On the other hand, in the case above we inserted 1,475 random entries, and created a non-optimal B+Tree. It is important to observe that an unoptimized B+Tree doesn't mean something catastrophic. In the case of keys like the one we see here, the data actually is going to become sorted (one we have enough digits in the number so it wouldn't increase often), so it the issue will sort itself out, if you pardon the pun.
In the case of truly random data (GUIDs, names, URLs, etc), there is no really good way to have it sort out, and we just have to live with the tree fragmentation. This fragmentation leads to deeper trees, which means more disk seeks. That is why all databases really like it when you feed them sequential data. That is naturally the least work they have to do.
In practice, databases will do things like steal entries from nearby pages to ensure some balance, run cleanup procedures to see if they can trim the tree and in general try to fix this issue. The problem is that all of those behaviors are based on heuristics, and they can result in pretty bad performance. The good thing about a fragmented tree is that once you reach a certain fragmentation level, you can usually add new data to the page (which is typically not full) without forcing additional splits. The bad part is that you are using more disk space and more disk operations. But sometimes that is the cost that you have to pay.

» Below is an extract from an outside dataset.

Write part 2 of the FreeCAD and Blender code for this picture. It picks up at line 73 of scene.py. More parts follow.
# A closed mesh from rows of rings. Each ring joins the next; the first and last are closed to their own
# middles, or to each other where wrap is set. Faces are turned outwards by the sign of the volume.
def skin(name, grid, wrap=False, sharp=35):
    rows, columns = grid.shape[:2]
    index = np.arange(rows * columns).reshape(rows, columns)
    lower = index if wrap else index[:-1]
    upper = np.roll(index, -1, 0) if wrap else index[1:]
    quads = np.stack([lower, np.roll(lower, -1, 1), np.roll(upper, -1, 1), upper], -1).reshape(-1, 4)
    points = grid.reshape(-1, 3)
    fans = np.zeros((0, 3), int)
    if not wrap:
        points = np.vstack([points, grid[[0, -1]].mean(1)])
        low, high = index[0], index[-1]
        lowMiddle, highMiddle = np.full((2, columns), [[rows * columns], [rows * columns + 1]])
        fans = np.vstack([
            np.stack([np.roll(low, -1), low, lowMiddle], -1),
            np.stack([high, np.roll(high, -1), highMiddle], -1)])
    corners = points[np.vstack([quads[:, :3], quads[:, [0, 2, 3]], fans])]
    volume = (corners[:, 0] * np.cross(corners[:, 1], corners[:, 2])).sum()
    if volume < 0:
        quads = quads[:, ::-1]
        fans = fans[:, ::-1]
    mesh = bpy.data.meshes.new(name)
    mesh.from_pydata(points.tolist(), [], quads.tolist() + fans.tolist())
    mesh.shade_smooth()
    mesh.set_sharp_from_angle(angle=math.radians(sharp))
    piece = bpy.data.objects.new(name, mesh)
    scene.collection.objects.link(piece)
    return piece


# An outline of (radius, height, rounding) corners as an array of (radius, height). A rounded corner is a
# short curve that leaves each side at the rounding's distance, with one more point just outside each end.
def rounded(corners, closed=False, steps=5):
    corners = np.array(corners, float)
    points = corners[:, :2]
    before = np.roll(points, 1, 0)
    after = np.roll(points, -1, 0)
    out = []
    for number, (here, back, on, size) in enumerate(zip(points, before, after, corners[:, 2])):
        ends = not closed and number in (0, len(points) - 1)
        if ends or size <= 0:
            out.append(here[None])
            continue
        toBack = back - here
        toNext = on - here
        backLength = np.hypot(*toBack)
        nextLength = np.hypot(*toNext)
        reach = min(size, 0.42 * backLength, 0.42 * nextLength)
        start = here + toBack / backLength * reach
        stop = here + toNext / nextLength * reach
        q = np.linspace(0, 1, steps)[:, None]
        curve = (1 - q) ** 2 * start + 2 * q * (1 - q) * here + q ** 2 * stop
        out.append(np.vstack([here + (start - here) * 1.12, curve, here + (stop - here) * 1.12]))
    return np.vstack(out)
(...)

This post is getting long enough as it is, so I'll continue the discussion on the usage of B+Trees in databases in my next post. In closing, I'll note that the pretty pictures that you saw in the post are actually real output generated for a live RavenDB system. You can go to any Voron based database and ask it to print out its internal structure, and it will do as you command. Your URL should look like http://[your-ravendb-server]/databases/[your-ravendb-database]/admin/voron/tree?name=documents
This is a debug level command meant for us to inspect the internal state of the database. Don't use in production, etc.